If a Word document contains sensitive information — a contract, salary details, client data, or anything you would not want someone to open accidentally — adding a password is quick and straightforward. Word gives you two distinct types of protection, and understanding the difference helps you pick the right one for the situation.
Two Types of Protection: Open Password vs Editing Restriction
An open password (also called encryption) prevents anyone from opening the file at all without the password. The document is encrypted using AES-256, which is genuinely strong. Without the correct password, the file is unreadable.
An editing restriction lets people open and read the document but limits what they can change. You can allow no changes, only tracked changes, only form filling, or comments only. This does not encrypt the file, so someone technically skilled could work around it — but it is perfectly adequate for most business purposes.
You can use both types together: require a password to open, and then restrict editing once the document is open.

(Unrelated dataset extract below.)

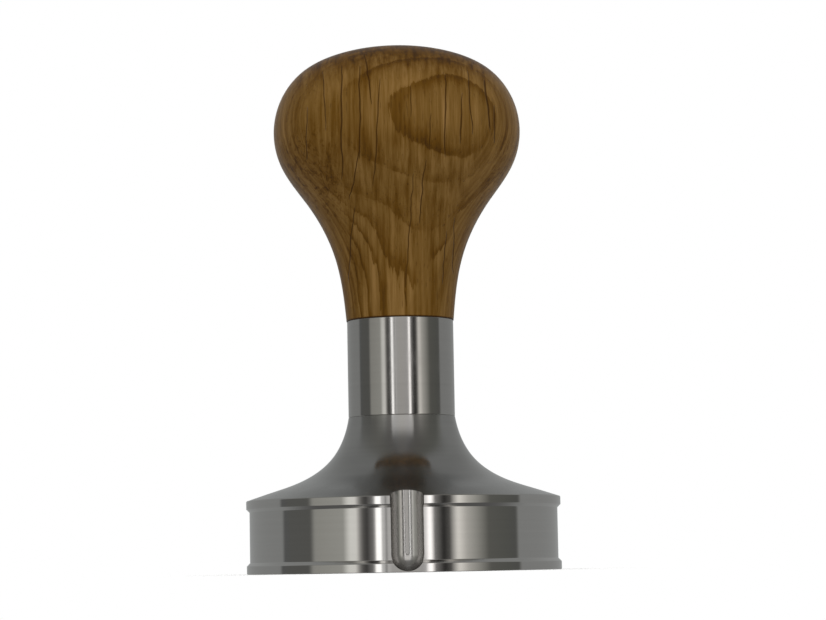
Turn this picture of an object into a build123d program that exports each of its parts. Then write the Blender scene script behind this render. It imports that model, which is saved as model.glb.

How to Encrypt a Document With a Password
- Open the document in Word.
- Go to File > Info.
- Click Protect Document.
- Choose Encrypt with Password.
- Type your chosen password and click OK.
- Type it again to confirm and click OK.
- Save the file with Ctrl+S. The password protection does not take effect until the file is saved.
Next time anyone tries to open the document — including you — Word will ask for the password before showing any content. This applies whether the file is opened from a USB stick, emailed as an attachment, or stored on a shared drive.
Choosing a Strong Password
Because the encryption is strong, the password is the only weak point. Use at least 12 characters, mix upper and lower case, and include numbers and symbols. Avoid anything obvious like the company name or a date. Most importantly, store it somewhere safe — a password manager is ideal. If you forget it, recovery is extremely difficult (see below).
How to Restrict Editing Without a Full Password
If you want people to be able to read but not alter a document — for example a price list or an employee handbook — use editing restrictions instead of (or in addition to) a password.
- Go to File > Info > Protect Document > Restrict Editing.
- The Restrict Editing panel opens on the right.
- Under Editing restrictions, tick Allow only this type of editing in the document.
- Choose from the dropdown:
- No changes (Read only) — nobody can edit anything
- Tracked changes — edits are allowed but all changes are tracked
- Comments — readers can add comments but not change text
- Filling in forms — only form fields can be filled in
- Click Yes, Start Enforcing Protection.
- Enter a password if you want to prevent others from turning off the restriction, or click OK without a password (anyone can remove it in that case).
- Save the file.
Allowing Specific Sections to Be Edited
If you want most of the document locked but certain sections editable (for example, a contract where the client fills in their name and address), select those sections before clicking Yes, Start Enforcing Protection. In the Restrict Editing panel, under Exceptions, tick Everyone for the selected areas. Those sections will be highlighted and remain editable while the rest is locked.
How to Remove Password Protection
To remove an open password:
- Open the document (you will need to enter the current password).
- Go to File > Info > Protect Document > Encrypt with Password.
- Delete the password from the box so it is blank.
- Click OK and save the file.
To remove editing restrictions:
- Go to File > Info > Protect Document > Restrict Editing.
- Click Stop Protection at the bottom of the panel.
- Enter the restriction password if one was set.
- Save the file.
What to Do If You Forget the Password
For an open (encryption) password, Microsoft cannot help you — the encryption is designed so that no one can bypass it without the password. Your options are limited:
- Check whether the password is saved in your browser’s or operating system’s password manager.
- Think through variations — capitalisation, common substitutions, dates.
- Third-party password recovery tools exist (search for “Word password recovery”) but results are not guaranteed, especially for documents created in Word 2013 or later where the encryption is strong.
- If you have a backup of the file from before the password was added (check OneDrive version history or your file backups), use that instead.
For editing restrictions only (no encryption), the restriction is weaker and some third-party tools can remove it. However, this is not a concern for truly sensitive documents — use encryption if the content needs to be genuinely protected.
Password Protection vs Information Rights Management
Password protection is file-level security. Once someone has the password and opens the file, they can do what they like with it — print it, copy and paste from it, or save an unprotected copy.
Information Rights Management (IRM), available in Microsoft 365 business plans, goes further. It lets you restrict what an authorised user can do with the document even after opening it — for example preventing printing, copying or forwarding. It is tied to Azure Active Directory (now called Microsoft Entra ID) accounts rather than a simple password. For most home users and small businesses, password encryption is sufficient. IRM is worth exploring if you are on a Microsoft 365 Business plan and handle particularly sensitive documents regularly.